▶ [Exercise] Repeat exactly, and only, the lines below starting at the line that contains "frame, wall, mirrored(wall)])" and ending at the line that contains "cad_parts[node].hide_render = cad_parts[node].hide_viewport", inclusive of both.
####################
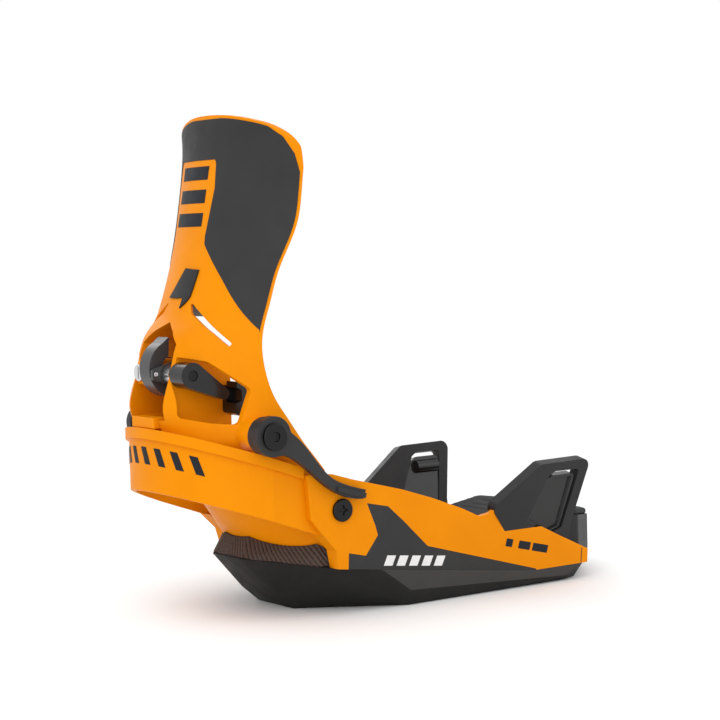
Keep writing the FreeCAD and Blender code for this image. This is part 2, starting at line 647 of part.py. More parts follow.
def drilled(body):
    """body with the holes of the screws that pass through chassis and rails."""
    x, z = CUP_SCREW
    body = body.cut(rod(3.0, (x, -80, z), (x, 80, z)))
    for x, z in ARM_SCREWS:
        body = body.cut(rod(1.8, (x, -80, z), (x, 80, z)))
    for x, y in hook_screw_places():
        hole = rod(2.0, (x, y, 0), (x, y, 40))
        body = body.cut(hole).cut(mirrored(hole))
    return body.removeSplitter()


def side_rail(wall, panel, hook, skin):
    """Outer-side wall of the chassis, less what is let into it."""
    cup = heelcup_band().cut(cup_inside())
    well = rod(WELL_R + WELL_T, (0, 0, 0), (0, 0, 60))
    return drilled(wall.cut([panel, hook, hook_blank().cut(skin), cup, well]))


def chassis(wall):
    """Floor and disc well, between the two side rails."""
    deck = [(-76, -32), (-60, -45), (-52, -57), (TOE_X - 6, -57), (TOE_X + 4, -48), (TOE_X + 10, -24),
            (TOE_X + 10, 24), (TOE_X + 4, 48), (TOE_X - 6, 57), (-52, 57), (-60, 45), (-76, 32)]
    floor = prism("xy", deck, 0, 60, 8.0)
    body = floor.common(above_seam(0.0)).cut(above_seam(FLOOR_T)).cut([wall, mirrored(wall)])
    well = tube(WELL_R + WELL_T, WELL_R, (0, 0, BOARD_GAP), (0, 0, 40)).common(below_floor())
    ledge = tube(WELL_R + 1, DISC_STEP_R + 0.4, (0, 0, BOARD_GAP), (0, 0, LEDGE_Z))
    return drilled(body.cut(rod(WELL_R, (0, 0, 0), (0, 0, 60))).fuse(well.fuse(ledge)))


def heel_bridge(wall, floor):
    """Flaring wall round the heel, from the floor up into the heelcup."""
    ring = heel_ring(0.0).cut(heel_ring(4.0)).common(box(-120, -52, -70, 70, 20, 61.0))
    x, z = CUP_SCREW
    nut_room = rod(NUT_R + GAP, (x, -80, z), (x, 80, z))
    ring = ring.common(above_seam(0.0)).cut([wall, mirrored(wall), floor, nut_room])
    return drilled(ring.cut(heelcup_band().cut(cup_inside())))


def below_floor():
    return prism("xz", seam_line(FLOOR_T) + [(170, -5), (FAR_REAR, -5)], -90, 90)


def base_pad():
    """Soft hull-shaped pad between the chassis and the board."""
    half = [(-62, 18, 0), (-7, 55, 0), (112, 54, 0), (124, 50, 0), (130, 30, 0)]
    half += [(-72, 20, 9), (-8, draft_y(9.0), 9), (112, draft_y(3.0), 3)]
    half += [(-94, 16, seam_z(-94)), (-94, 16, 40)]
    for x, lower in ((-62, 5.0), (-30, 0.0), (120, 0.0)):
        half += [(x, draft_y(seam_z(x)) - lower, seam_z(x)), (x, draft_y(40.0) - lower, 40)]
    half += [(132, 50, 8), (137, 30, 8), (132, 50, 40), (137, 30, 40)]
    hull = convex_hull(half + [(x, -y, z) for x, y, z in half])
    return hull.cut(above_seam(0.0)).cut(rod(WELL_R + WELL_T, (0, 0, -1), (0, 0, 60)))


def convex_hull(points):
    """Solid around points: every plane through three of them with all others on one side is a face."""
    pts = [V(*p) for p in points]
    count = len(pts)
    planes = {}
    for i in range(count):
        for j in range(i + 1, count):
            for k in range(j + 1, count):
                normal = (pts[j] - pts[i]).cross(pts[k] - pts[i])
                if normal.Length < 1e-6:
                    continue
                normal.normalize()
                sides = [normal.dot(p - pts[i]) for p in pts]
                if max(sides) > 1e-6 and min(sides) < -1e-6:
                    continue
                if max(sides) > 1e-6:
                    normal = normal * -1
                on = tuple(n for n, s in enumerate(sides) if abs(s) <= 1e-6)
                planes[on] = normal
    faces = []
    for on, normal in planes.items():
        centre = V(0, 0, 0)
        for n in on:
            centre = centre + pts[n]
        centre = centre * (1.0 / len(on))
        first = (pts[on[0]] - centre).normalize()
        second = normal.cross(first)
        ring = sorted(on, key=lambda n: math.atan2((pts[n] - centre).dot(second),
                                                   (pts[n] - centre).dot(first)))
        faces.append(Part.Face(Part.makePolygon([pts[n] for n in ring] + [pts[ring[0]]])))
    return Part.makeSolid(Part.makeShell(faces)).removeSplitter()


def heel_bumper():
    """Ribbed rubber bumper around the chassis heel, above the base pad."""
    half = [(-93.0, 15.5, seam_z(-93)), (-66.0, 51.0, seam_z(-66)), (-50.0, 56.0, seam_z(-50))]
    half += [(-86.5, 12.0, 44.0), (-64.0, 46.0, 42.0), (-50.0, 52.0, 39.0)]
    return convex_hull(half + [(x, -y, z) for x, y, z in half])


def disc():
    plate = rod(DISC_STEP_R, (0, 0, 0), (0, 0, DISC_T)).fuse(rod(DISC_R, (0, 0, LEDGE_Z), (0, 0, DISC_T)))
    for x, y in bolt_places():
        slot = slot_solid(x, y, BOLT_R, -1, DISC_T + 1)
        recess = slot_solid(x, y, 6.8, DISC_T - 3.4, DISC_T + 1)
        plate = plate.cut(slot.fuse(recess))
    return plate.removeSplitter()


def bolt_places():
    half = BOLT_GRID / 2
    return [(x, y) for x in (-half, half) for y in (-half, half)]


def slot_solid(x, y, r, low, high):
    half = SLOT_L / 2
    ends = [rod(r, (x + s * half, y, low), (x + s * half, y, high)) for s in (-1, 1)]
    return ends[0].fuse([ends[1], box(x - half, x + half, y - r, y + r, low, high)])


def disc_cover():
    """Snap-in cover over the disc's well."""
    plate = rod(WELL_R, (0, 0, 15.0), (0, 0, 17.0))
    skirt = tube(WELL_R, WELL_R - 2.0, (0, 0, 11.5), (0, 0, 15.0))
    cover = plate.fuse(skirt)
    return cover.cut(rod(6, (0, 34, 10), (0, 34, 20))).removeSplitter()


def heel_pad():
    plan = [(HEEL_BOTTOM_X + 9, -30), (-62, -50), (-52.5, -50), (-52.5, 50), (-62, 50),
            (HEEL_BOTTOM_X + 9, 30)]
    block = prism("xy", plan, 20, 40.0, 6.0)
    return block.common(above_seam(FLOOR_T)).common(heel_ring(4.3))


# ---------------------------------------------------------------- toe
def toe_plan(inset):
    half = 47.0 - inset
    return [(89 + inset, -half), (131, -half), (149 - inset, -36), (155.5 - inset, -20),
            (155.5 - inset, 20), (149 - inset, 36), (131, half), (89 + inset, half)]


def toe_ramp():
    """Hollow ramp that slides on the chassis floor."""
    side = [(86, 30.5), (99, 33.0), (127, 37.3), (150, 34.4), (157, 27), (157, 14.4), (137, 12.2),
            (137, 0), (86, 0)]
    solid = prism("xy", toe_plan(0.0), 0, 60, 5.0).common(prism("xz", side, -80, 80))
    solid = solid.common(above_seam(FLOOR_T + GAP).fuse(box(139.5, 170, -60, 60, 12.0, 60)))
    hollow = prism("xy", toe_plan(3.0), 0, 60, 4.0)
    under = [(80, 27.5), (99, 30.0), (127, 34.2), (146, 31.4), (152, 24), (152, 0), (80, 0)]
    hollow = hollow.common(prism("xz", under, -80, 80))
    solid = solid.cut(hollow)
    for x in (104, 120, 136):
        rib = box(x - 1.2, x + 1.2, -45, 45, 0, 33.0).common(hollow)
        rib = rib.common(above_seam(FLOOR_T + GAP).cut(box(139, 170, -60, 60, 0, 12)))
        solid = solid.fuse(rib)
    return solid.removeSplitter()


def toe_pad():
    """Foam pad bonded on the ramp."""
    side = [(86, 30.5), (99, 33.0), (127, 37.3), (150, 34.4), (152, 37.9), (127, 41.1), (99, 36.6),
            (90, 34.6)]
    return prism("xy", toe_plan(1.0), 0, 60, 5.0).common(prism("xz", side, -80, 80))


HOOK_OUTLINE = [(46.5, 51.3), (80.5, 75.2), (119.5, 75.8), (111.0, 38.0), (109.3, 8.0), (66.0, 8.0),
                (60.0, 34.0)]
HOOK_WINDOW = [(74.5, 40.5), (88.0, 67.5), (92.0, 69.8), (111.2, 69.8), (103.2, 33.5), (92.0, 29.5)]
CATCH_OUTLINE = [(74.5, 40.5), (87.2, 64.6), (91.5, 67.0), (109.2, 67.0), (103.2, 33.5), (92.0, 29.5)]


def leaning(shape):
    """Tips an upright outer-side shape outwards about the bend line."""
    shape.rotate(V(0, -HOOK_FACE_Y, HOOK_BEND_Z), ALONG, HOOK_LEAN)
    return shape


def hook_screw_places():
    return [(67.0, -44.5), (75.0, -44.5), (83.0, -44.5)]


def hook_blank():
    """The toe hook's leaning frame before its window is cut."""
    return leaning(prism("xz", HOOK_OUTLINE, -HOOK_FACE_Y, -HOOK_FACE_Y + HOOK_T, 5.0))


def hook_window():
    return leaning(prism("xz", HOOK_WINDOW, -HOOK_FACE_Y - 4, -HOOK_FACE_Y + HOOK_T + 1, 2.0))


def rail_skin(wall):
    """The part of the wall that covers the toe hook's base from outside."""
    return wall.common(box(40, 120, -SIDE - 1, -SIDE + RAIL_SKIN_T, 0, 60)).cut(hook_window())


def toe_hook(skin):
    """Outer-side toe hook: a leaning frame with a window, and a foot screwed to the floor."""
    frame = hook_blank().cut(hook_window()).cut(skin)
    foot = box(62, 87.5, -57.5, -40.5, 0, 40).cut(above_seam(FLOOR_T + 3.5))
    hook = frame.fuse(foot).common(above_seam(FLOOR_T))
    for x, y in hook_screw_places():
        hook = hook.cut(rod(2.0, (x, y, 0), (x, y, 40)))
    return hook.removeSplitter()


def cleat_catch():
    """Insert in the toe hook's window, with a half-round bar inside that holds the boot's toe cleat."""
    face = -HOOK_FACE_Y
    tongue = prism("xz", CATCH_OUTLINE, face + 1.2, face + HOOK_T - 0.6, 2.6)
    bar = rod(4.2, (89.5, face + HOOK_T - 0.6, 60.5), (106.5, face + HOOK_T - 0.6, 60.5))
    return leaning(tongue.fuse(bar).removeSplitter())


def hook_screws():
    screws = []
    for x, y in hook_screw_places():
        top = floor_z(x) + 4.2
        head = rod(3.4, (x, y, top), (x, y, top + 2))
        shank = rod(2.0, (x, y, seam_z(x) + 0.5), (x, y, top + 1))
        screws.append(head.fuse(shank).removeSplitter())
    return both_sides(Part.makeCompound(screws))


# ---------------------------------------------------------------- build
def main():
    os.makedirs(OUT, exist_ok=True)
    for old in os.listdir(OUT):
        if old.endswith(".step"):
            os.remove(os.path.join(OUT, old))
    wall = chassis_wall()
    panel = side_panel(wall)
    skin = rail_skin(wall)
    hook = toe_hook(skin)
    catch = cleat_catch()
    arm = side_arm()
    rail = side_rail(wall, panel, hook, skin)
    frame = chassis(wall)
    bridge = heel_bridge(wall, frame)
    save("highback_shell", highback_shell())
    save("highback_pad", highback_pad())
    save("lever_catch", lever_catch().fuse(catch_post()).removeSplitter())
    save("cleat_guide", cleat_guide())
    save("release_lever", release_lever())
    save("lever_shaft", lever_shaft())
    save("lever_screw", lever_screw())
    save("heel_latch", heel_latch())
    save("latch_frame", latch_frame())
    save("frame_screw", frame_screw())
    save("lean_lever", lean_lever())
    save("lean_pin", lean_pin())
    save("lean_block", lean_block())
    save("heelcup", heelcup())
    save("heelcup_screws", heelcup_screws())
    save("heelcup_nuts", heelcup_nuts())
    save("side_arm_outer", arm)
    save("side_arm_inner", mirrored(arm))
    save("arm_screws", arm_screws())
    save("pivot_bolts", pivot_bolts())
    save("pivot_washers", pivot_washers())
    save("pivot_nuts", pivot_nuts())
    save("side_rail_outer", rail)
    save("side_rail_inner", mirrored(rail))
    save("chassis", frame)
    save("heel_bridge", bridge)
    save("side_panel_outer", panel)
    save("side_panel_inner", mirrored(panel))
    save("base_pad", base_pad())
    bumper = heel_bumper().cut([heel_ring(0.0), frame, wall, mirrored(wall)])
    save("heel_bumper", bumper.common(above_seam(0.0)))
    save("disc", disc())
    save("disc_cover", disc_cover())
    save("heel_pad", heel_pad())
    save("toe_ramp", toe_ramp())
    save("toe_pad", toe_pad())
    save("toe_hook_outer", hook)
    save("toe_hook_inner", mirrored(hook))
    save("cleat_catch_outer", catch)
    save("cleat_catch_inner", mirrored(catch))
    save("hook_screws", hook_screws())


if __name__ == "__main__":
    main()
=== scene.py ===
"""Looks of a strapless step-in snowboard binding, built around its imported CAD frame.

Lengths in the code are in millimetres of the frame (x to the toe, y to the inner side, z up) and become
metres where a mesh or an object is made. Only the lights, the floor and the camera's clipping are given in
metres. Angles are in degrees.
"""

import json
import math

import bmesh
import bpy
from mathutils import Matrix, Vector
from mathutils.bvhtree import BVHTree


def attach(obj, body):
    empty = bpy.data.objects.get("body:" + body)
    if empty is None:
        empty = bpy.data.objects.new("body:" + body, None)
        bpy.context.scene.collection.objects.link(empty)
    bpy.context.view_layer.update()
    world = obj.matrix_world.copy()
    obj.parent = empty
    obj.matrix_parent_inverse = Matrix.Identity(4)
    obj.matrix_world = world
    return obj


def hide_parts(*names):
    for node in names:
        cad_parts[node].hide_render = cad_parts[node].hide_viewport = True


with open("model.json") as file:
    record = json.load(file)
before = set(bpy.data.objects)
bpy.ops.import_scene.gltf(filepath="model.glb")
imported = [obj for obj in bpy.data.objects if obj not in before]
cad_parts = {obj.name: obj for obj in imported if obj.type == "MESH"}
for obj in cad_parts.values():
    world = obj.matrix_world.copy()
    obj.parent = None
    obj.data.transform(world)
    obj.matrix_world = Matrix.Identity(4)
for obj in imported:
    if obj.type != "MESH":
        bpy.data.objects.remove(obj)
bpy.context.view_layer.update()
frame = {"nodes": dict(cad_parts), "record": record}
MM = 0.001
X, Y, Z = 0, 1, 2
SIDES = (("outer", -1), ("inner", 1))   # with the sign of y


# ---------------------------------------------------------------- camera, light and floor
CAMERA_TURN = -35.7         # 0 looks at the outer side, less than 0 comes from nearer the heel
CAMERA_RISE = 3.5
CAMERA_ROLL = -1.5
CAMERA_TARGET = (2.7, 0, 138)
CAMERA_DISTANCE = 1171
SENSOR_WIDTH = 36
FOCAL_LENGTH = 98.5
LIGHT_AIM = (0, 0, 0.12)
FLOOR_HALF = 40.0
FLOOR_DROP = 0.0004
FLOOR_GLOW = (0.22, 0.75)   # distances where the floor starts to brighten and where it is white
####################
▶ [Response to this exercise]
    bumper = heel_bumper().cut([heel_ring(0.0), frame, wall, mirrored(wall)])
    save("heel_bumper", bumper.common(above_seam(0.0)))
    save("disc", disc())
    save("disc_cover", disc_cover())
    save("heel_pad", heel_pad())
    save("toe_ramp", toe_ramp())
    save("toe_pad", toe_pad())
    save("toe_hook_outer", hook)
    save("toe_hook_inner", mirrored(hook))
    save("cleat_catch_outer", catch)
    save("cleat_catch_inner", mirrored(catch))
    save("hook_screws", hook_screws())


if __name__ == "__main__":
    main()
=== scene.py ===
"""Looks of a strapless step-in snowboard binding, built around its imported CAD frame.

Lengths in the code are in millimetres of the frame (x to the toe, y to the inner side, z up) and become
metres where a mesh or an object is made. Only the lights, the floor and the camera's clipping are given in
metres. Angles are in degrees.
"""

import json
import math

import bmesh
import bpy
from mathutils import Matrix, Vector
from mathutils.bvhtree import BVHTree


def attach(obj, body):
    empty = bpy.data.objects.get("body:" + body)
    if empty is None:
        empty = bpy.data.objects.new("body:" + body, None)
        bpy.context.scene.collection.objects.link(empty)
    bpy.context.view_layer.update()
    world = obj.matrix_world.copy()
    obj.parent = empty
    obj.matrix_parent_inverse = Matrix.Identity(4)
    obj.matrix_world = world
    return obj


def hide_parts(*names):
    for node in names:
        cad_parts[node].hide_render = cad_parts[node].hide_viewport = True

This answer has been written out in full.